III- De la place éminente de l’homme dans le monde au mal social : Dieu innocent du Mal dont la liberté humaine est la cause.

 

 A-L’éminence de la volonté et de l’intelligence humaines.

La partie ascendante de la réflexion atteint son point culminant avec la place éminente de l’homme dans la nature, mais trouve là une 1ère épreuve de la contradiction qui la forcera à en redescendre pour rejoindre l’expérience intérieure de la contradiction due aux passions, au dualisme de la nature humaine.

Le tableau de l’ordre de la nature culmine d’abord dans l’espèce humaine : si le moi, fort de la certitude de son existence comme être sentant et jugeant, examine ce qu’il est quand il se rapporte à tous les êtres créés, il constate qu’il occupe par ses facultés, volonté et intelligence surtout, la 1ère place : il  « est le roi de la terre qu'il habite » (p. 69) et entretient un rapport privilégié, car théorique et non purement pratique, à l’ordre de l’univers : il est fait pour le tout, note B Bernardi (note 50). Il faudrait être aveugle pour passer à côté de ce privilège extraordinaire et se dégrader, comme le voudraient certains matérialistes, au rang des bêtes : l’homme est «le roi de la terre ». Ce n’est pas seulement la liberté, mais la raison et la contemplation qui élèvent l’homme au-dessus des autres animaux. Il développe des connaissances, la maîtrise des techniques, a la capacité de juger de l'ordre du beau et du bien, la faculté de se représenter cet ordre et de s’y soumettre librement, alors que les  autres êtres de la nature sont d'emblée soumis à l'ordre du monde. « Quoi ! je puis observer, connaître les êtres et leurs rapports ? Je puis sentir ce que c’est qu’ordre, beauté, vertu ; je puis contempler l’univers, m’élever à la main qui le gouverne ; je puis aimer le bien, le faire, et je me comparerais aux bêtes ! ». (70) Il faudrait, pour Rousseau, un refus de sincérité, une prédisposition perverse à la dépréciation de soi pour effacer la différence qui nous sépare des bêtes : « âme abjecte, c’est ta triste philosophie qui te rend semblable à elles : ou +tôt tu veux en vain t’avilir, ton génie dépose contre tes principes, ton cœur bienfaisant dément ta doctrine et l’abus même de tes facultés prouve leur excellence en dépit de toi ».

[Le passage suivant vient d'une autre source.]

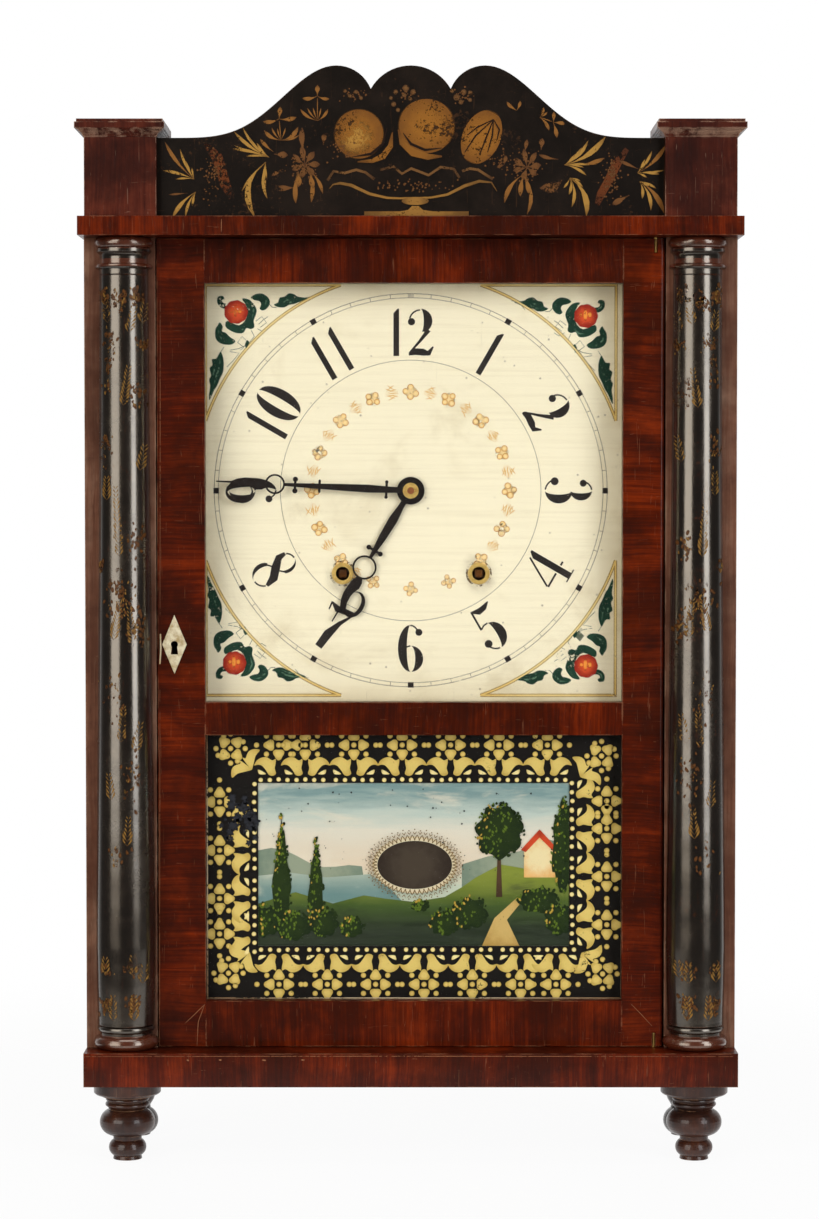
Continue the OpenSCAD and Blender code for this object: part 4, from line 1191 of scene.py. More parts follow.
# The dial's corner fruit: leaves, lights and curls, in mm inwards and downwards from the
# fruit of the upper left corner.
CORNER_LEAVES = (
    [(9.7, -9.3), (12.6, -11.6), (17.4, -12), (21.3, -9.3), (22.3, -5.8), (20.3, -2.3), (17.4, -1),
     (15.5, -2.3), (16.5, -4.8), (15.5, -7), (12.6, -7.7)],
    [(24.8, -4.8), (27.5, -6.2), (28.7, -9.3), (31.9, -10.1), (34.8, -12.2), (38.3, -11.6),
     (40.7, -10.1), (46.1, -9.3), (46.9, -8.7), (42.6, -7), (38.7, -5.4), (34.8, -4.6),
     (31.9, -3.1), (28.1, -3.1)],
    [(-11.6, -10.1), (-8.7, -10.5), (-7.7, -8.7), (-9.3, -7.7), (-8.1, -5.8), (-4.8, -5.4),
     (-3.9, -4.3), (-6.8, -2.3), (-9.7, -2.9), (-12, -5.4), (-12.4, -8.1)],
    [(3.9, -8.7), (8.7, -8.1), (12, -4.8), (13.6, -1), (12.6, 2.9), (11.6, 5.8), (12, 9.7),
     (9.7, 11.2), (6.8, 10.6), (4.8, 13.6), (1, 13.9), (-2.9, 12.6), (-6.8, 9.7), (-5.8, 5.8),
     (1.9, 8.7), (6.8, 3.9), (6.8, -3.9)],
    [(-10.6, 6.8), (-8.7, 9.7), (-9.3, 12.6), (-6.8, 13.6), (-3.9, 16.5), (-0.4, 19), (-2.9, 21.3),
     (-7.7, 21.3), (-11.6, 19.7), (-13.6, 16.5), (-13.6, 11.6), (-12, 8.7)],
    [(-10.1, 26.1), (-8.5, 30), (-8.1, 34.8), (-8.7, 39.7), (-10.6, 43.6), (-12.6, 48.4),
     (-14.5, 51.3), (-17.4, 57.7), (-17.8, 54.2), (-17, 48.4), (-17.8, 44.5), (-16.5, 41.6),
     (-17.4, 36.8), (-15.5, 34.8), (-15.9, 31), (-13.2, 30.6), (-11.6, 28.1)],
    [(7.4, 18.4), (8.7, 20.3), (7.7, 22.3), (6.8, 24.2), (5.8, 21.3)],
)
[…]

L’éloge de la raison reste purement théorique, en ce qu’il se démarque aussitôt des usages, des « abus » que l’homme fait de ces « facultés. La 1ère origine du mal réside donc dans le mauvais usage de la raison par les philosophes, sceptiques ou dogmatiques : le pessimisme philosophique est le symptôme d’un Mal étrange et inintelligible, qui consiste en l’humiliation de soi, contre l’élan du cœur, en un refus de reconnaître et d’aimer ce que nous sommes, la place qui nous est faite, p.70 : »pour moi qui n’ai point de système à soutenir, moi, homme simple et vrai…, content de la place où Dieu m’a mis, je ne vois rien, après lui, de meilleur que mon espèce ; et si j’avais à choisir ma place dans l’ordre des êtres, que pourrais-je choisir de + que d’être homme ? ». Cela annonce la nécessité de passer de la raison pure à son répondant affectif et intime : le « cœur bienfaisant », qui se déploiera ensuite sous le nom de conscience : « content de la place où Dieu l’a mis », le vicaire développe l’amour de soi en amour de Dieu, à travers la raison humaine, et atteint  la limite qui en fonde les conséquences morales. Quand on n’a « aucun système à soutenir », quand le cœur n’est pas corrompu par l’amour-propre, il ne reste qu’à reconnaître et à aimer ce que nous sommes (amour de soi), la place honorable qui est la nôtre : « j’adore la puissance suprême et je m’attendris sur ses bienfaits. Je n’ai pas besoin qu’on m’enseigne ce culte, il m’est dicté par la nature elle-même. N’est-ce pas une conséquence naturelle de l’amour de soi, d’honorer ce qui nous protège et d’aimer ce qui nous veut du bien ? » (70). Dans un mouvement délibérément antiaugustinien et antijanséniste, Rousseau refuse d’opposer ici amour de soi et amour de Dieu : la vertu morale et l’amour de Dieu, non seulement sont compatibles avec l’amour de soi, mais ils en découlent, conformément à une morale de l’intérêt qu’éclaire une lettre citée par Bernardi dans sa note 50.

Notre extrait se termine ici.